PROVIDED DATA:
########################################
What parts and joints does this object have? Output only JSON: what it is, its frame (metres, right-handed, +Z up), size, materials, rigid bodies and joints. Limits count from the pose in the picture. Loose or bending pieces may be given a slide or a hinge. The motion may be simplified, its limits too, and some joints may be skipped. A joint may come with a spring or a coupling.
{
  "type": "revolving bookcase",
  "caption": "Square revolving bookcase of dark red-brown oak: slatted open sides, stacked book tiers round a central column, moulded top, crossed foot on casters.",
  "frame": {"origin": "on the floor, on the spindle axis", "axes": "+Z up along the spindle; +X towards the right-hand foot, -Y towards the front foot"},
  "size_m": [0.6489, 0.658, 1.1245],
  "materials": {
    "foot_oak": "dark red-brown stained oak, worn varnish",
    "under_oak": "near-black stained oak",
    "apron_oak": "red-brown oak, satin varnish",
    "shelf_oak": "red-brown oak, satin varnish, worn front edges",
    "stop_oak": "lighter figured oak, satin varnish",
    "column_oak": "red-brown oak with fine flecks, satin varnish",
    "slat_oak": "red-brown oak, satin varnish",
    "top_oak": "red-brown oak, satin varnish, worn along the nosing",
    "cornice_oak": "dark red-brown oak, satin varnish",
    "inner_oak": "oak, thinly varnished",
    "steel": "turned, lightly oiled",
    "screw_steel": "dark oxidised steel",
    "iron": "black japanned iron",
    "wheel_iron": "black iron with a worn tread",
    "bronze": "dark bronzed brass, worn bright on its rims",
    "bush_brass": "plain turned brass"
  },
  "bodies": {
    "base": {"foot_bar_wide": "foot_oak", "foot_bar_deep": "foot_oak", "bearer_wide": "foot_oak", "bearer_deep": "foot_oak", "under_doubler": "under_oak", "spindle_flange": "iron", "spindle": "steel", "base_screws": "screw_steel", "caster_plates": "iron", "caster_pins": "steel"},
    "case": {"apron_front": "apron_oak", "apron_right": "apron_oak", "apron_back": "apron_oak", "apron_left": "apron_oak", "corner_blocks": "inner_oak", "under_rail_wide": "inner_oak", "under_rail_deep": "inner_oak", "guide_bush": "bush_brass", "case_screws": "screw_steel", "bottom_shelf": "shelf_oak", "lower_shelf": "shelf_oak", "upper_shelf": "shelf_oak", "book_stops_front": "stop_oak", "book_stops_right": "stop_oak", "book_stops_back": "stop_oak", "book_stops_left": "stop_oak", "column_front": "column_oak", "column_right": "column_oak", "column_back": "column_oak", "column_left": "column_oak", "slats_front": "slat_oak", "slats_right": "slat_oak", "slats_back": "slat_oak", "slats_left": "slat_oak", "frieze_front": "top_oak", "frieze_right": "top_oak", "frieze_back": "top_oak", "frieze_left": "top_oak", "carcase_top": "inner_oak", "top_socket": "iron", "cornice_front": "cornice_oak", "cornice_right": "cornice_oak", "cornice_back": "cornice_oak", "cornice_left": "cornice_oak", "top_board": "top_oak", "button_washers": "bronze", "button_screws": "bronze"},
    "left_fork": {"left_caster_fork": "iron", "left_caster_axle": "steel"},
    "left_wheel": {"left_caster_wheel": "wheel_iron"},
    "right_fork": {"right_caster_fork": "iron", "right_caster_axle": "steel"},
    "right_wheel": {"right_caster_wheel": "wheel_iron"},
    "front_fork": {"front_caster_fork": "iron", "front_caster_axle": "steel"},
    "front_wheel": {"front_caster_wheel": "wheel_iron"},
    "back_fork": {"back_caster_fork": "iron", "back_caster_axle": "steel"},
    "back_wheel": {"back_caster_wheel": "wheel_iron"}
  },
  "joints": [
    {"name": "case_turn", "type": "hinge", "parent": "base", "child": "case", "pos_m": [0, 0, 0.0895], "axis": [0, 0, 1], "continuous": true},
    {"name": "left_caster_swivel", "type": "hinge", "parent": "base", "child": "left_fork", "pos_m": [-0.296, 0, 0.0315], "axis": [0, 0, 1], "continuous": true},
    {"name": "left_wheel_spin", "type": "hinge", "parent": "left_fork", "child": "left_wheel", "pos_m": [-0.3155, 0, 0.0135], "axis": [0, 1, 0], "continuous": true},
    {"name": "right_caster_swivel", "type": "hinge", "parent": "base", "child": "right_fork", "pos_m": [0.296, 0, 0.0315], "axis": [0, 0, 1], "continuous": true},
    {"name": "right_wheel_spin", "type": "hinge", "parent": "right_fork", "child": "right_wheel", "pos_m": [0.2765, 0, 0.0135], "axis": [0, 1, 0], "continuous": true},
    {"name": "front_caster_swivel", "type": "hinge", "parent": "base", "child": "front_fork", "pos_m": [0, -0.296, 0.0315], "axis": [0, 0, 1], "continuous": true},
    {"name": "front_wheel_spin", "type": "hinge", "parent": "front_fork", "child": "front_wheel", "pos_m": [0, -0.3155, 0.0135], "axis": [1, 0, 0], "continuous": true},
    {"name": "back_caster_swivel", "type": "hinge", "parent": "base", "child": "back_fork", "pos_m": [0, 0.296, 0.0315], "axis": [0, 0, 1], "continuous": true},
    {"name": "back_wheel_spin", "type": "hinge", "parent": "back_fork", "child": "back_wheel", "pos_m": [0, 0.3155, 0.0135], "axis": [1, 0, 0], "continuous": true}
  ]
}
########################################
WHAT THIS TASK INVOLVES:
Return each line with "materials".

OUTPUT:
What parts and joints does this object have? Output only JSON: what it is, its frame (metres, right-handed, +Z up), size, materials, rigid bodies and joints. Limits count from the pose in the picture. Loose or bending pieces may be given a slide or a hinge. The motion may be simplified, its limits too, and some joints may be skipped. A joint may come with a spring or a coupling.
  "materials": {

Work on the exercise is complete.